WHAT TO PRODUCE:
Find the line containing "in imported if", then output it and every line after it through the end of the listing below, exactly as written.

┄┄┄┄┄┄

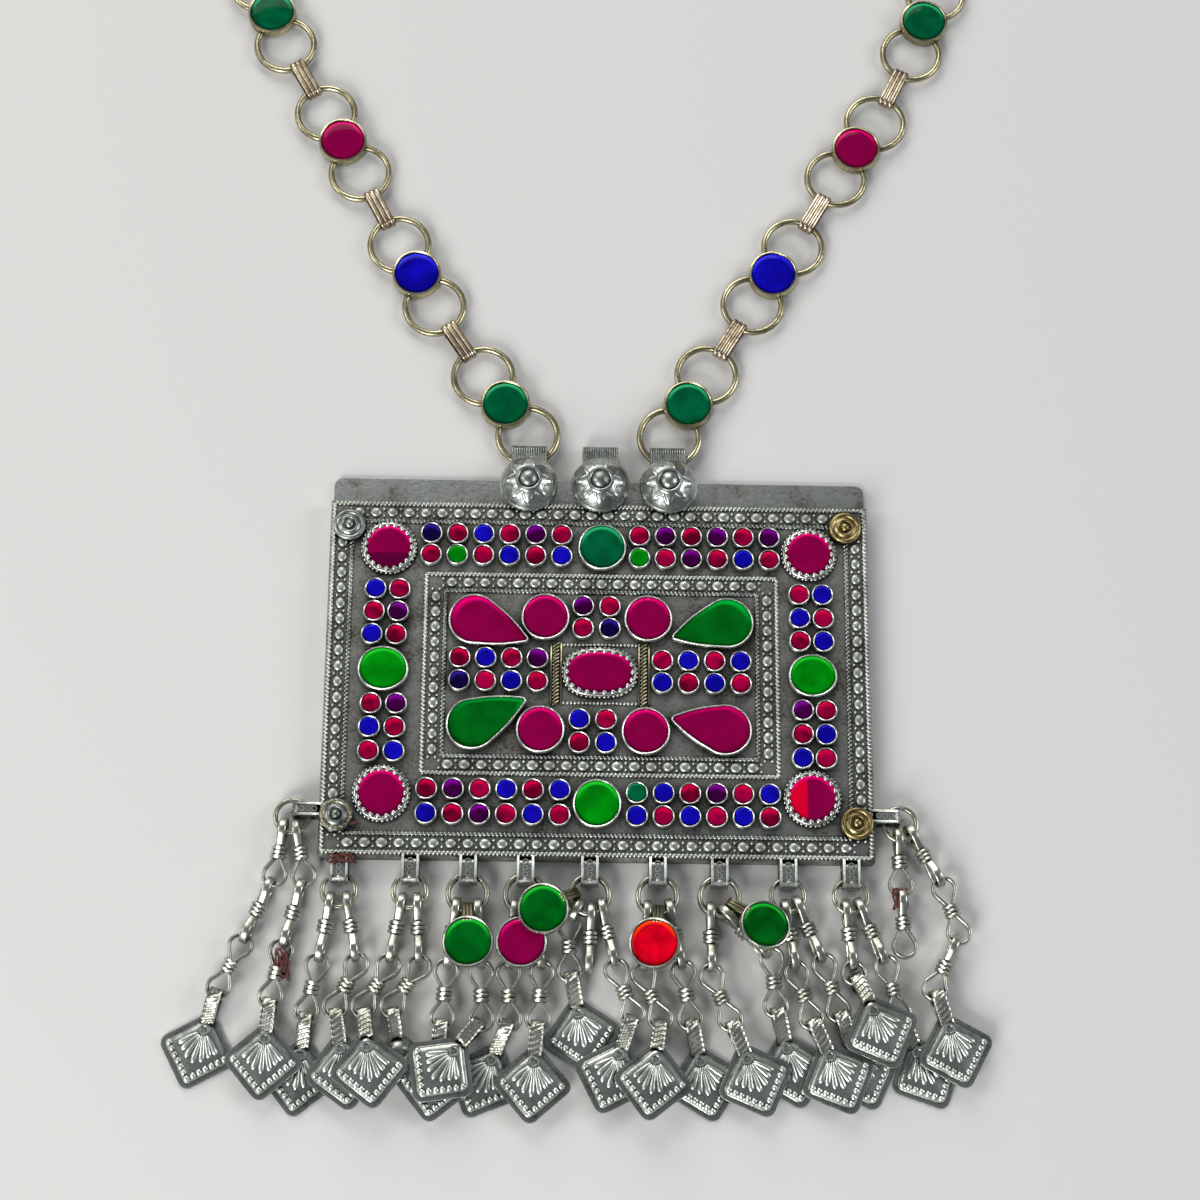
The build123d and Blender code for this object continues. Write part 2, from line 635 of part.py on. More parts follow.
def chain_route(side, rows):
    """Places of one side's units and straps. The hidden stretch turns evenly until it meets the middle."""
    ring_bottom = FLANGE_TOP_Y + BOSS_STRAP_REACH / 2
    start_x = BOSSES[2].x if side > 0 else BOSSES[0].x
    start = Vector(start_x + side * 0.4, ring_bottom + RING_RADIUS, 0)

    def walk(turn_per_mm):
        units, straps = [], []
        here = start
        angle = rows[-1].unit
        for step in range(UNITS_PER_SIDE):
            if step < len(rows):
                angle = rows[step].unit
                colour = rows[step].colour
            else:
                angle -= turn_per_mm * RING_SPACING
                colour = HIDDEN_COLOURS[(step - len(rows)) % len(HIDDEN_COLOURS)]
            way = heading(180 - side * angle)
            units.append((here + way * (RING_SPACING / 2), side * angle, colour))
            here = here + way * RING_SPACING
            if step == UNITS_PER_SIDE - 1:
                break
            if step < len(rows) and rows[step].strap is not None:
                strap_angle = rows[step].strap
            else:
                angle -= turn_per_mm * UNIT_GAP
                strap_angle = angle
            way = heading(180 - side * strap_angle)
            straps.append((here + way * (UNIT_GAP / 2), side * strap_angle))
            here = here + way * UNIT_GAP
        return units, straps, here

    gentle, sharp = 0.2, 1.6
    for _ in range(40):
        middle = (gentle + sharp) / 2
        if side * walk(middle)[2].X > CLASP_HALF + RING_RADIUS:
            gentle = middle
        else:
            sharp = middle
    return walk((gentle + sharp) / 2)


def clasp_hook(left_ring, right_ring):
    """A plain closed loop with a flat bar, hooked through the last ring of each side."""
    apart = right_ring - left_ring
    centre = (left_ring + right_ring) * 0.5
    inner_height = 2 * (RING_WIRE + LINK_SLACK)
    height = inner_height + 2 * STRAP_WALL
    curve = RING_RADIUS - math.sqrt(RING_RADIUS**2 - (CLASP_WIDTH / 2) ** 2)
    length = apart.length - 2 * RING_RADIUS + height + 2 * curve
    link = on_edge(slot_ring(length, height, STRAP_WALL), CLASP_WIDTH)
    post = block(-CLASP_WIDTH / 2, CLASP_WIDTH / 2, -STRAP_WALL, STRAP_WALL, -height / 2 + 0.1, height / 2 - 0.1)
    turn = math.degrees(math.atan2(apart.Y, apart.X)) - 90
    return stand(link + post, centre.X, centre.Y, CHAIN_Z, turn)


def chain():
    """Both sides of the chain, their glass and the clasp."""
    unit, stone, strap = chain_unit(), chain_glass(), strap_link()
    nodes, ends = {}, []
    for name, side, rows in (("chain_left", -1, CHAIN_LEFT), ("chain_right", 1, CHAIN_RIGHT)):
        units, straps, end = chain_route(side, rows)
        pieces = []
        for place, angle, colour in units:
            pieces.append(stand(unit, place.X, place.Y, CHAIN_Z, -angle))
            field = nodes.setdefault("chain_stones_" + colour, [])
            field.append(stand(stone, place.X, place.Y, CHAIN_Z, -angle))
        for place, angle in straps:
            pieces.append(stand(strap, place.X, place.Y, CHAIN_Z, -angle))
        nodes[name] = pieces
        ends.append(end)
    nodes["clasp_hook"] = [clasp_hook(*ends)]
    return nodes


def jump_radius(bail):
    """Radius of a bail's jump ring, to its wire's centre."""
    return DOUBLED_JUMP_RADIUS if bail in DOUBLED else JUMP_RADIUS


def jump_centre(bail):
    """Centre of a bail's jump ring."""
    if bail in ("left", "right"):
        side = -1 if bail == "left" else 1
        return Vector(side * (HALF_W + SIDE_JUMP_OUT), SIDE_BAIL_Y - SIDE_JUMP_DROP, 0)
    wire = -HALF_H - BAIL_REACH + JUMP_IN_BAIL
    return Vector(BAIL_X[bail - 1], wire - jump_radius(bail), 0)


def jump_wire(bail, hung):
    """Where on a jump ring's wire a piece hangs, at an angle from -Y."""
    return jump_centre(bail) + heading(hung) * jump_radius(bail)


def half_link(kind):
    """One loop of a link, at the origin, tapering to the coil at -Y."""
    reach = (LINK_REACH - COIL_LENGTH) / 2 + 0.2
    ring = pear_ring(LOOP_RADIUS, LOOP_TIP, reach, LOOP_WALL)
    if kind == "V":
        return on_edge(ring, RIBBON_WIDTH)
    return extrude(ring, RIBBON_WIDTH / 2, both=True)


def coil():
    """The wrapped waist of a link, along Y."""
    pitch = COIL_LENGTH / COIL_TURNS
    core = Cylinder(COIL_RADIUS - pitch / 3, COIL_LENGTH)
    turns = []
    for step in range(COIL_TURNS):
        turns.append(Pos(0, 0, (step - (COIL_TURNS - 1) / 2) * pitch) * Torus(COIL_RADIUS - pitch / 2, pitch * 0.48))
    return Rot(90, 0, 0) * core.fuse(*as_solids(turns))


def link(kinds):
    """A wire-wrapped link from its upper loop's centre at the origin to its lower loop at -Y, or a ring."""
    if kinds in PLAIN_RINGS:
        ring = Circle(LOOP_RADIUS) - Circle(LOOP_RADIUS - LOOP_WALL)
        return on_edge(ring, RIBBON_WIDTH) if kinds == "RV" else extrude(ring, RIBBON_WIDTH / 2, both=True)
    upper = half_link(kinds[0])
    lower = Pos(0, -LINK_REACH, 0) * Rot(0, 0, 180) * half_link(kinds[1])
    waist = Pos(0, -LINK_REACH / 2, 0) * coil()
    return waist.fuse(*as_solids([upper, lower]))


def plaque(lift):
    """A stamped diamond plaque with its strap bail, whose loop is centred on the origin."""
    under = lift - PLAQUE_UNDER
    diamond = Rot(0, 0, 45) * RectangleRounded(PLAQUE_SIDE, PLAQUE_SIDE, PLAQUE_CORNER)
    inset = 2 * PLAQUE_MARGIN
    corner = PLAQUE_CORNER - PLAQUE_MARGIN / 2
    low = Rot(0, 0, 45) * RectangleRounded(PLAQUE_SIDE - inset, PLAQUE_SIDE - inset, corner)
    inset += 2 * PLAQUE_SLOPE
    corner -= PLAQUE_SLOPE / 2
    high = Rot(0, 0, 45) * RectangleRounded(PLAQUE_SIDE - inset, PLAQUE_SIDE - inset, corner)
    field_low = PLAQUE_FLANGE - RELIEF_ROOT
    field = loft([Pos(0, 0, field_low) * low, Pos(0, 0, PLAQUE_HEIGHT) * high])
    ridge = prism(pear(0.5, 0.25, 6.4), PLAQUE_HEIGHT - RELIEF_ROOT, PLAQUE_HEIGHT + FAN_RISE)
    pieces = [field]
    fan_top = PLAQUE_SIDE / math.sqrt(2) - PLAQUE_MARGIN - PLAQUE_SLOPE - 1.9
    for step in range(FAN_RIDGES):
        spread = (step - (FAN_RIDGES - 1) / 2) * 14.0
        away = heading(spread) * 1.9
        pieces.append(Pos(away.X, fan_top + away.Y, 0) * Rot(0, 0, spread) * Pos(0, -6.4, 0) * Rot(0, 0, 180) * ridge)
    body = prism(diamond, 0, PLAQUE_FLANGE).fuse(*as_solids(pieces))
    body = Pos(0, -PLAQUE_BELOW_BAIL, under) * body
    seat = under + PLAQUE_FLANGE + 0.35
    ring = pear_ring(PLAQUE_BAIL_RADIUS, 0.7, PLAQUE_BAIL_REACH, PLAQUE_BAIL_WALL)
    dip = math.degrees(math.asin(seat / PLAQUE_BAIL_REACH))
    bail = Rot(-dip, 0, 0) * on_edge(ring, PLAQUE_BAIL_WIDTH)
    return body.fuse(*as_solids([bail]))


def bell():
    """A small half-round bell, lying on its mouth, on a strap whose loop is centred on the origin."""
    ring = on_edge(pear_ring(PLAQUE_BAIL_RADIUS, 0.7, BELL_REACH - 1, PLAQUE_BAIL_WALL), BELL_STRAP)
    mouth = block(-2 * BELL_RADIUS, 2 * BELL_RADIUS, -2 * BELL_RADIUS, 2 * BELL_RADIUS, 0, 2 * BELL_RADIUS)
    cup = (Sphere(BELL_RADIUS) & mouth) - Sphere(BELL_RADIUS - STRAP_WALL)
    cup = Pos(0, -BELL_REACH - 2, -PLAQUE_UNDER) * cup
    return ring.fuse(*as_solids([cup]))


def hang(drop, shapes):
    """The links of one strand in place, and the centre of the last loop."""
    here = jump_wire(drop.bail, drop.hung) + heading(drop.headings[0]) * WIRE_IN_LOOP
    pieces = []
    for step, (kinds, angle) in enumerate(zip(drop.links, drop.headings)):
        if step > 0:
            upright = angle if kinds[0] == "V" else drop.headings[step - 1]
            here = here + heading(upright) * LOOPS_LINKED
        pieces.append(stand(shapes[kinds], here.X, here.Y, DROP_Z, angle))
        if kinds not in PLAIN_RINGS:
            here = here + heading(angle) * LINK_REACH
    return pieces, here


def drops():
    """Everything that hangs from the bails: one node for each bail."""
    used = {kinds for drop in (*DROPS, *BARE_DROPS, BELL_DROP) for kinds in drop.links}
    shapes = {kinds: link(kinds) for kinds in sorted(used)}
    nodes = {}
    for bail in ("left", *range(1, len(BAIL_X) + 1), "right"):
        ring = Torus(jump_radius(bail), JUMP_WIRE)
        centre = jump_centre(bail)
        levels = (JUMP_LOW_Z, JUMP_HIGH_Z) if bail in DOUBLED else (JUMP_LOW_Z,)
        nodes[f"drops_{bail}"] = [Pos(centre.X, centre.Y, z) * ring for z in levels]
    for drop in (*DROPS, *BARE_DROPS, BELL_DROP):
        pieces, end = hang(drop, shapes)
        place = end + heading(drop.plaque) * PLAQUE_BAIL_LINKED
        if drop in DROPS:
            pieces.append(stand(plaque(drop.lift), place.X, place.Y, DROP_Z, drop.plaque))
        elif drop is BELL_DROP:
            pieces.append(stand(bell(), place.X, place.Y, DROP_Z, drop.plaque))
        nodes[f"drops_{drop.bail}"] += pieces
    return nodes


def disc(reach, lift):
    """A glass disc's cup and strap, from the jump ring's wire at the origin, in the surface's own height."""
    low = DISC_Z + lift
    middle = (JUMP_LOW_Z + JUMP_HIGH_Z) / 2
    cup = Pos(0, -reach, low) * Cylinder(DISC_RADIUS, DISC_HEIGHT, align=(Align.CENTER, Align.CENTER, Align.MIN))
    hollow = Pos(0, -reach, low + DISC_FLOOR) * Cylinder(
        DISC_RADIUS - DISC_WALL, DISC_HEIGHT, align=(Align.CENTER, Align.CENTER, Align.MIN)
    )
    run = reach - DISC_RADIUS + 0.6
    rise = low + DISC_HEIGHT / 2 - middle
    length = math.hypot(run, rise)
    ring = pear_ring(DISC_STRAP_RADIUS, 0.7, length, DISC_STRAP_WALL)
    strap = Rot(-math.degrees(math.atan2(rise, run)), 0, 0) * on_edge(ring, DISC_STRAP_WIDTH)
    strap = Pos(0, 0, middle) * strap
    return cup.fuse(*as_solids([strap])) - hollow


def discs():
    """The hanging discs and their glass."""
    nodes = {}
    for number, item in enumerate(DISCS, start=1):
        place = jump_wire(item.bail, item.hung)
        nodes[f"disc_{number}"] = [stand(disc(item.reach, item.lift), place.X, place.Y, 0, item.heading)]
        face = Circle(DISC_RADIUS - DISC_WALL - GLASS_GAP)
        floor = DISC_Z + item.lift + DISC_FLOOR + FIT_GAP
        top = DISC_Z + item.lift + DISC_HEIGHT - GLASS_BELOW_RIM
        stone = Pos(0, -item.reach, 0) * glass(face, floor, top, GLASS_CHAMFER)
        nodes[f"disc_{number}_stone"] = [stand(stone, place.X, place.Y, 0, item.heading)]
    return nodes


def build():
    """Every node by name, each a list of solids."""
    nodes = {"back_plate": [back_plate()], "face_plate": [face_plate()]}
    for spot in BOSSES:
        nodes[spot.name] = [Pos(spot.x, FLANGE_TOP_Y, 0) * boss()]
    for spot in ROSETTES:
        nodes[spot.name] = [Pos(spot.x, spot.y, FACE_TOP + BEAD_RISE + FIT_GAP) * rosette()]
    for name, stone in main_stones().items():
        nodes[name] = [stone]
    nodes.update(small_stones())
    nodes.update(chain())
    nodes.update(drops())
    nodes.update(discs())
    return nodes


def write(nodes):
    """One STEP file for each node."""
    os.makedirs("parts", exist_ok=True)
    for name, shapes in nodes.items():
        solids = as_solids(shapes)
        shape = solids[0] if len(solids) == 1 else Compound(children=solids)
        export_step(shape, f"parts/{name}.step")


write(build())
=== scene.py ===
import random
from collections import namedtuple
from math import asin, atan2, copysign, cos, degrees, exp, hypot, pi, radians, sin, sqrt, tau

import bmesh
import bpy
from mathutils import Matrix, Vector


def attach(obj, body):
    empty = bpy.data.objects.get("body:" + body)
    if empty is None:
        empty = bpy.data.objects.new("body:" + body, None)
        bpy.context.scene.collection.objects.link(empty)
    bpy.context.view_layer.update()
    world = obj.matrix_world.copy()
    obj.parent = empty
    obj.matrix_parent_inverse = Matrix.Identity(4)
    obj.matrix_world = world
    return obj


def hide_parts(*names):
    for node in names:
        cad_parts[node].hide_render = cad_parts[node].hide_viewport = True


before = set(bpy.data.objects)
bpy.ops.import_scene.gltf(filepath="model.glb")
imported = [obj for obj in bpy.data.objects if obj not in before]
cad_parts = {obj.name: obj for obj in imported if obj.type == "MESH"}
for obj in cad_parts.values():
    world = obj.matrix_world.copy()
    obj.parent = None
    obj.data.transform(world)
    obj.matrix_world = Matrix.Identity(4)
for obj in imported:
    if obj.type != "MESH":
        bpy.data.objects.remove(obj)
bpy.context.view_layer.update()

MM = 0.001
dice = random.Random(7)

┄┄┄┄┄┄

ANSWER FOR THIS EXERCISE:
cad_parts = {obj.name: obj for obj in imported if obj.type == "MESH"}
for obj in cad_parts.values():
    world = obj.matrix_world.copy()
    obj.parent = None
    obj.data.transform(world)
    obj.matrix_world = Matrix.Identity(4)
for obj in imported:
    if obj.type != "MESH":
        bpy.data.objects.remove(obj)
bpy.context.view_layer.update()

MM = 0.001
dice = random.Random(7)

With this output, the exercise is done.